8. Mr. Joshi, on behalf of the revenue, took us through the orders of the ITO, the AAC and of the Tribunal. We also examined the statutory provisions to be found in ss. 140A, 210 and 221. We are inclined to agree with the Tribunal that the words of the statutory provision are plain and there is no warrant for extracting any other meaning than is warranted by these plain words.
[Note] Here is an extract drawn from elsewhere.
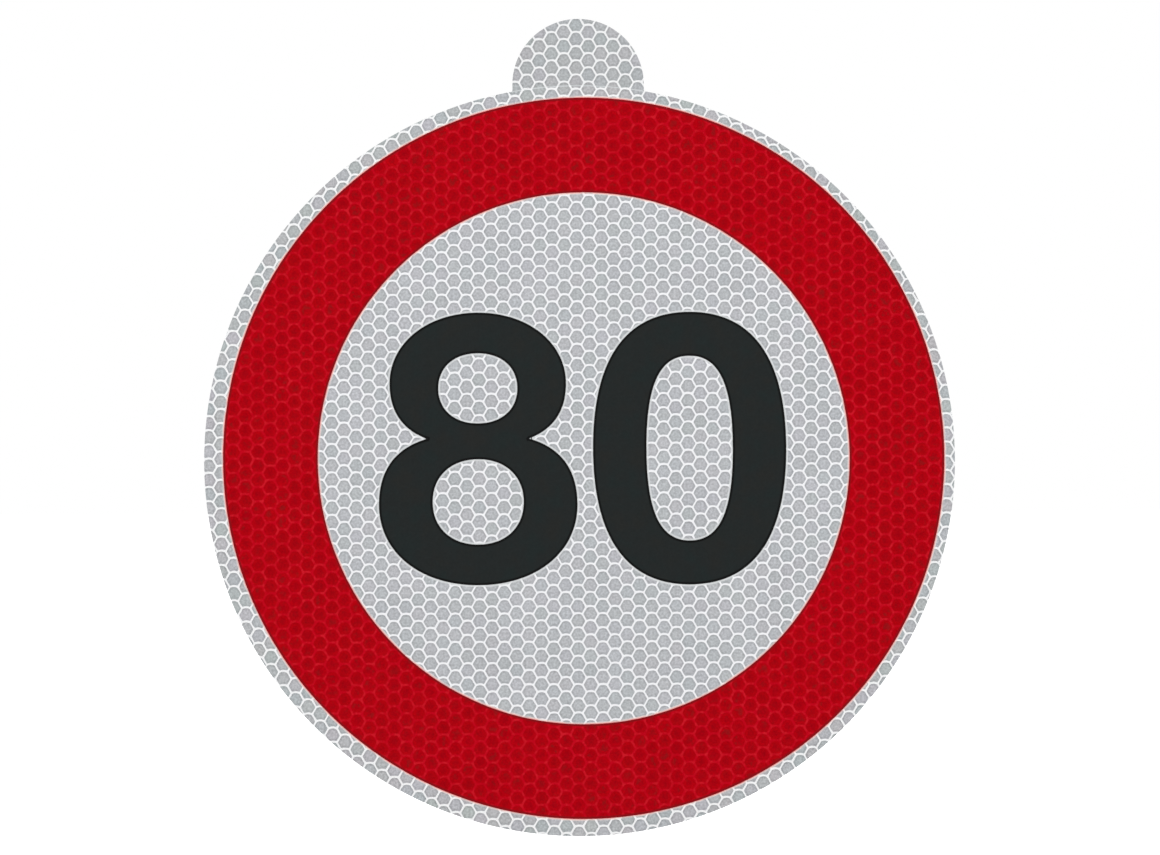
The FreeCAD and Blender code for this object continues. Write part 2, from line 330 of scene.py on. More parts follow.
def distanceTo(points, loops):
    edge = []
    for loop in loops:
        step = (np.roll(loop, -1, axis=0) - loop) / outline["edgeSteps"]
        edge += [loop + step * part for part in range(outline["edgeSteps"])]
    edge = np.concatenate(edge)
    tree = kdtree.KDTree(len(edge))
    for index, (x, z) in enumerate(edge):
        tree.insert((x, z, 0), index)
    tree.balance()
    return np.array([tree.find((x, z, 0))[2] for x, z in points])


def clearOf(points, loops, gap):
    return points[distanceTo(points, loops) > gap]


# 1 on the loops, down to 0 at the other side of their band
def edgeMark(points, loops):
    return np.clip(1 - distanceTo(points, loops) / outline["edgeBand"], 0, 1)


def alongside(loop, reach):
    ahead = np.roll(loop, -1, axis=0) - np.roll(loop, 1, axis=0)
    ahead /= np.linalg.norm(ahead, axis=1)[:, None]
    return loop + np.stack([ahead[:, 1], -ahead[:, 0]], axis=1) * reach


signLoops = [signOutline()]
borderLoops = pieceLoops([arc(*borderCentre, borderOuter, 0, 2 * math.pi),
                          arc(*borderCentre, borderInner, 0, 2 * math.pi)])
eightLoops = pieceLoops([refined(loop) for loop in nodeLoops("digit_eight")])
zeroLoops = pieceLoops([refined(loop) for loop in nodeLoops("digit_zero")])
filmLoops = borderLoops + eightLoops + zeroLoops
print("outlines drawn:", sum(len(loop) for loop in signLoops + filmLoops), "points")


# Layers

layers = {
    "mergeWithin": 1e-5,     # points closer than this become one
    "smoothTo": 18,          # degrees; the mesh looks sharp where it turns more
    "mapMargin": 0.003,      # on the map, the face is large and the side walls make one narrow column
    "faceSize": 0.93,
    "wallColumn": (0.94, 0.965),
    "rearStart": 0.972,      # the hidden rear is small
    "rearSize": 0.025,
}


# Each point and the next round each loop, numbered through all loops
def loopEdges(loops):
    edges = []
    for loop in loops:
        first = len(edges)
        edges += [(first + i, first + (i + 1) % len(loop)) for i in range(len(loop))]
    return edges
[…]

It would appear that the approach of the Tribunal as indicated in its order is the proper approach an no useful purpose would be served by trying to restate the order and paraphrase the reasons given.
9. In the result, we are inclined to agree in toto with the reasoning process of the Tribunal to be found in para. 5 of its order from which the reference has been made, and accordingly, the questions referred to us are answered as follows :
Question No. 1. - In the affirmative.
Question No. 2. - In the affirmative and in favour of the assessee.
10. The Commissioner will pay to the assessee the costs of the reference.